16:14-18. Este aparecimento aos onze seguiu-se imediatamente depois do aparecimento aos viajantes de Emaús (Lc. 24:36-49; Jo. 20:19-25). Lucas e João não dão a impressão de que Jesus os tenha repreendido por causa da incredulidade e dureza de coração, mas que ele reconheceu como era difícil para eles crer, e procurou remover essa dificuldade oferecendo provas da sua ressurreição. Quem crer e for batizado. Este versículo tem sido usado por alguns para tentar provar que o batismo é necessário à salvação. Em primeiro lagar, o fato de que a declaração só aparece nesta conclusão controvertida do livro de Marcos deveria indicar a necessidade de cautela no uso do versículo como prova. E então, deve-se notar que na segunda metade do versículo a única base para a condenação é a recusa em crer. Pode-se, portanto, concluir que a única base para a salvação é a fé. Tal interpretação está em completa harmonia com o todo dos ensinamentos do N. T. em relação ao assunto (cons. Rm. 3:28; Ef. 2:8, 9). A declaração relativa à expulsão de demônios e falar em novas línguas (v. 17) pode muito bem ser uma referência aos acontecimentos na igreja primitiva conforme narrados em Atos.
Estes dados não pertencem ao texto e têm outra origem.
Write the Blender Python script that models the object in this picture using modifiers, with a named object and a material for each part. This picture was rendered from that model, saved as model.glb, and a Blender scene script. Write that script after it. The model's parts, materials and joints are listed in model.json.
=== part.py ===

Até mesmo as palavras sobre o pegar em serpentes podem ser alusivas à experiência de Paulo em Atos 28:1-6. O N. T. não contém nenhuma outra passagem que fale de beber veneno (alguma coisa mortífera). Mesmo se esta passagem fosse indiscutivelmente genuína, não poderia ser racionalmente usada como base para deliberado e presunçoso manejo de cobras e para se beber veneno conforme praticado por algumas seitas religiosas extremistas.
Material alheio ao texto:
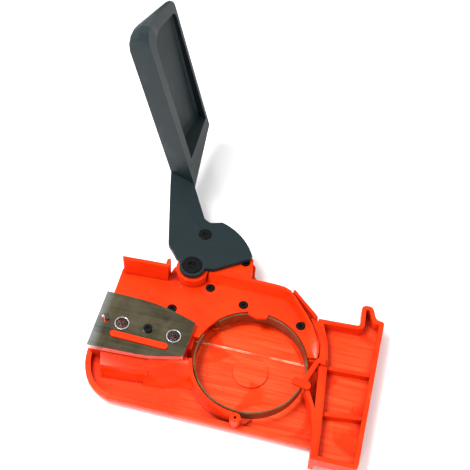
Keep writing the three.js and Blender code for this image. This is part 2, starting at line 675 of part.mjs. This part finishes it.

16:19, 20. Este resumo final refere-se à ascensão de Cristo e o ministério sucessivo dos seus seguidores. A frase, depois de lhes ter falado, parece implicar que a ascensão de Cristo aconteceu imediatamente após seu aparecimento aos onze à tarde do dia da sua ressurreição (vs. 14-18). Entretanto, uma comparação com Lucas 24:50-53 e Atos 1:1-11 mostra que se passaram quarenta dias depois da sua morte. O versículo final pode muito bem servir como um pequeno resumo do livro de Atos. O Senhor e confirmando a palavra. Observe a extraordinária semelhança com Hb. 2:4.